— Start Data lines —

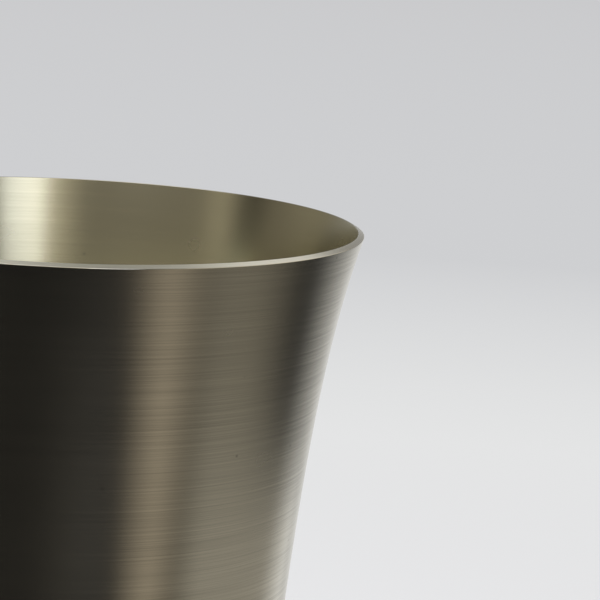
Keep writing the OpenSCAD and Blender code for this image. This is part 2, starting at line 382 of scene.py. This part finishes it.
def turned_steel(name, colour, roughness):
    """Plain steel hardware, with the concentric marks of the lathe and a little dulling."""
    material, tree = new_material(name)
    place = add(tree, "TexCoord").outputs["Object"]
    x, y, z = add(tree, "SeparateXYZ", {0: place}).outputs
    across = maths(tree, "MULTIPLY", from_axis(tree, x, y), 1 / TOOL_MARK)
    up = maths(tree, "MULTIPLY", z, 1 / TOOL_MARK)
    marks = noise(tree, add(tree, "CombineXYZ", {0: across, 1: up}).outputs[0])
    dull = noise(tree, place, detail=4.0, scale=220)
    shade = span(tree, marks, 0.3, 0.7, 0.92, 1.08)
    steel = add(tree, "VectorMath", {0: colour, "Scale": shade}, operation="SCALE")
    steel = tint(tree, span(tree, dull, 0.5, 0.75, 0, 0.6), steel.outputs[0], [0.6 * c for c in colour])
    rough = maths(tree, "ADD", span(tree, marks, 0.3, 0.7, roughness - 0.04, roughness + 0.04),
                  span(tree, dull, 0.5, 0.75, 0, 0.15))
    bump = add(tree, "Bump", {"Height": marks, "Strength": 1.0, "Distance": 3e-6})
    shader = add(tree, "BsdfPrincipled", {"Base Color": steel, "Metallic": 1.0, "Roughness": rough,
                                          "Normal": bump.outputs[0]})
    tree.links.new(shader.outputs[0], add(tree, "OutputMaterial").inputs[0])
    return material


SILVER = (0.60, 0.575, 0.49)
SATIN = brushed("satin", SILVER, 0.26, 0.13, 0.7)
INSIDE = brushed("inside", (0.60, 0.575, 0.43), 0.26, 0.05, 0.7)
LIP = brushed("lip", SILVER, 0.30, 0.05, 0.3)
POLISHED = brushed("polished", [1.12 * c for c in SILVER], 0.17, 0.05, 0.6)
STEEL = turned_steel("steel", (0.50, 0.50, 0.50), 0.34)

# ---- the pieces ----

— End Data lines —

• _Written exercise_
Copy down the material exactly as written.

• _Problem solution_
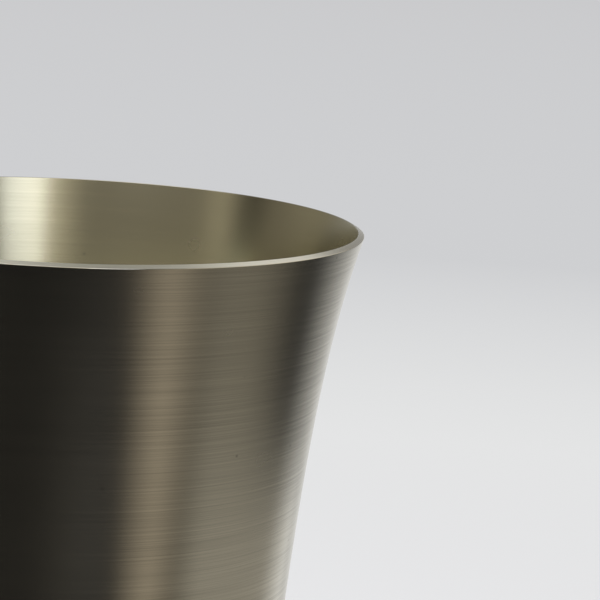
Keep writing the OpenSCAD and Blender code for this image. This is part 2, starting at line 382 of scene.py. This part finishes it.
def turned_steel(name, colour, roughness):
    """Plain steel hardware, with the concentric marks of the lathe and a little dulling."""
    material, tree = new_material(name)
    place = add(tree, "TexCoord").outputs["Object"]
    x, y, z = add(tree, "SeparateXYZ", {0: place}).outputs
    across = maths(tree, "MULTIPLY", from_axis(tree, x, y), 1 / TOOL_MARK)
    up = maths(tree, "MULTIPLY", z, 1 / TOOL_MARK)
    marks = noise(tree, add(tree, "CombineXYZ", {0: across, 1: up}).outputs[0])
    dull = noise(tree, place, detail=4.0, scale=220)
    shade = span(tree, marks, 0.3, 0.7, 0.92, 1.08)
    steel = add(tree, "VectorMath", {0: colour, "Scale": shade}, operation="SCALE")
    steel = tint(tree, span(tree, dull, 0.5, 0.75, 0, 0.6), steel.outputs[0], [0.6 * c for c in colour])
    rough = maths(tree, "ADD", span(tree, marks, 0.3, 0.7, roughness - 0.04, roughness + 0.04),
                  span(tree, dull, 0.5, 0.75, 0, 0.15))
    bump = add(tree, "Bump", {"Height": marks, "Strength": 1.0, "Distance": 3e-6})
    shader = add(tree, "BsdfPrincipled", {"Base Color": steel, "Metallic": 1.0, "Roughness": rough,
                                          "Normal": bump.outputs[0]})
    tree.links.new(shader.outputs[0], add(tree, "OutputMaterial").inputs[0])
    return material


SILVER = (0.60, 0.575, 0.49)
SATIN = brushed("satin", SILVER, 0.26, 0.13, 0.7)
INSIDE = brushed("inside", (0.60, 0.575, 0.43), 0.26, 0.05, 0.7)
LIP = brushed("lip", SILVER, 0.30, 0.05, 0.3)
POLISHED = brushed("polished", [1.12 * c for c in SILVER], 0.17, 0.05, 0.6)
STEEL = turned_steel("steel", (0.50, 0.50, 0.50), 0.34)

# ---- the pieces ----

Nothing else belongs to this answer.